A classic Scandinavian dessert using any apples that survived the cidermaking process.
This dessert only needs three main ingredients which are easily found: whipping cream, apples, and breadcrumbs. It is served as a trifle in a glass or bowl to show off every layer.
Rømmegrot is THE Norwegian Christmas comfort food. This porridge is made from fresh sour cream and milk, topped with sugars or melted butter.
Every grandmother will have a different way of preparing the dessert but at its core, it’s creamy comfort.
The Norwegians have a knack for easily made delicious sweets as proven by the Trollkrem.
Berries are front and centre in Nordic cuisine and the main ingredients for Trollkrem are fluffed-up egg whites, sugar, and berries. It’s a nice topping for any cake you make, but just as delicious on its own.
Another layered Norwegian dessert. This cake consists of sponge, and vanilla custard, and is topped with a stiff meringue. The Norwegians proudly proclaim it to be the best cake in the world as it pairs wonderfully with its signature song: Hymne til Kvæfjordkaka.

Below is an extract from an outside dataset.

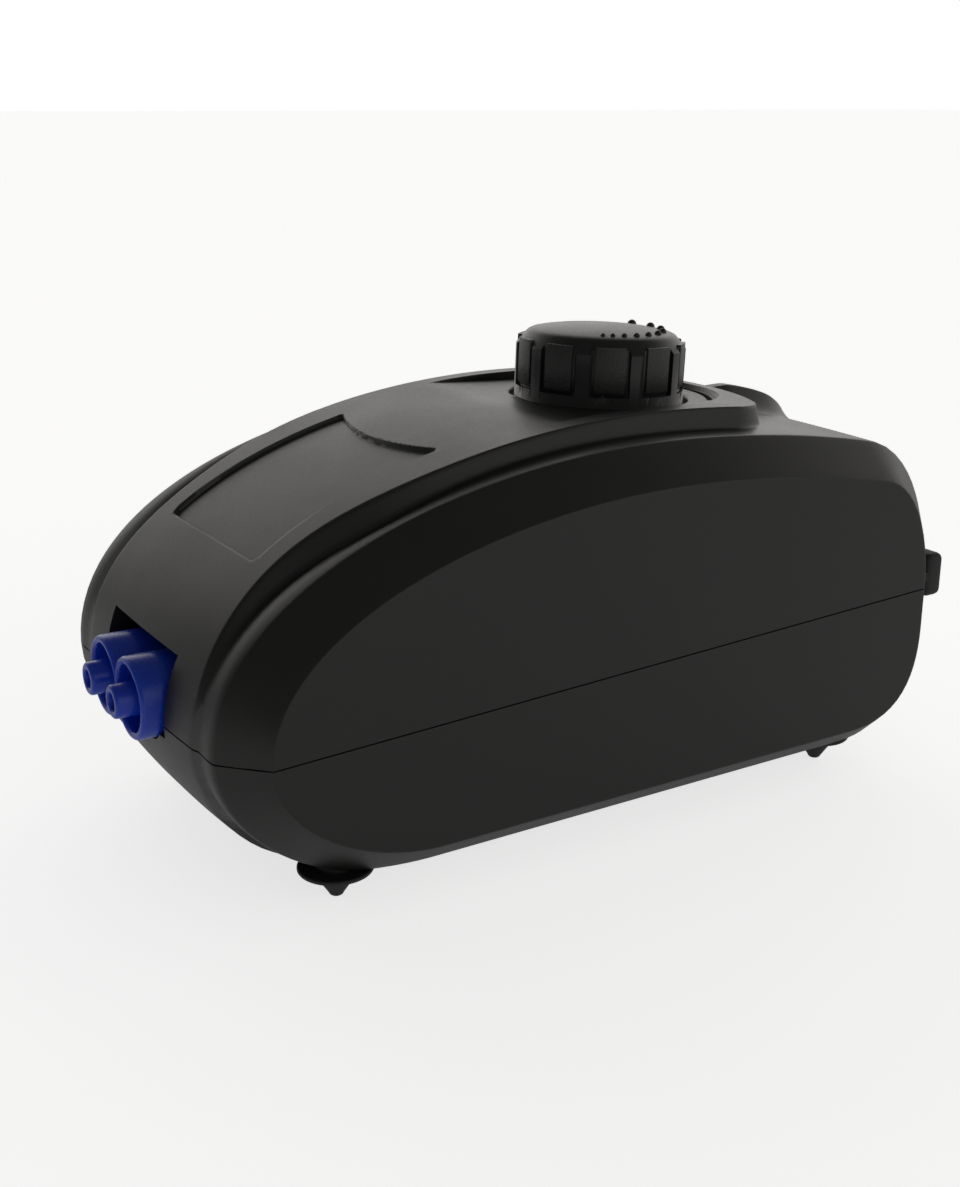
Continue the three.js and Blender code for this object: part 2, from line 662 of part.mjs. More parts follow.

A Scandinavian tradition with a twist. In Norway, Akevitt is distilled from potatoes, whereas in Sweden and Denmark they typically use grains and wheat.
Akevitt is aged in oak barrels for at least a year which produces its strong flavour.
If you want to savour the drink more carefully, try Fjellbekk. A cocktail made with Akevitt liquor, vodka, lemon and lime.
Norway’s recipe for cider goes back to times when Vikings roamed the land. Today the drink is just as popular with many contemporary variants.
If you think berries are the fruit of choice here, you might not have heard of the fact that Norway holds the title of: 'The World's best Apples'.
They also have non-alcoholic versions for a quick refresher.
Sweet as can be, Mjød is exactly that. This ancient Norse wine is based on honey and fermented with water and spices.
It makes for the perfect sweet drink over Christmas time with a stick of cinnamon in it.
If Norway doesn’t offer you enough Christmassy atmosphere with snow-covered tree tops and frozen icy lakes. Add Glogg to the list. It’s a Scandinavian mulled wine, combining Akevitt with cinnamon and cloves.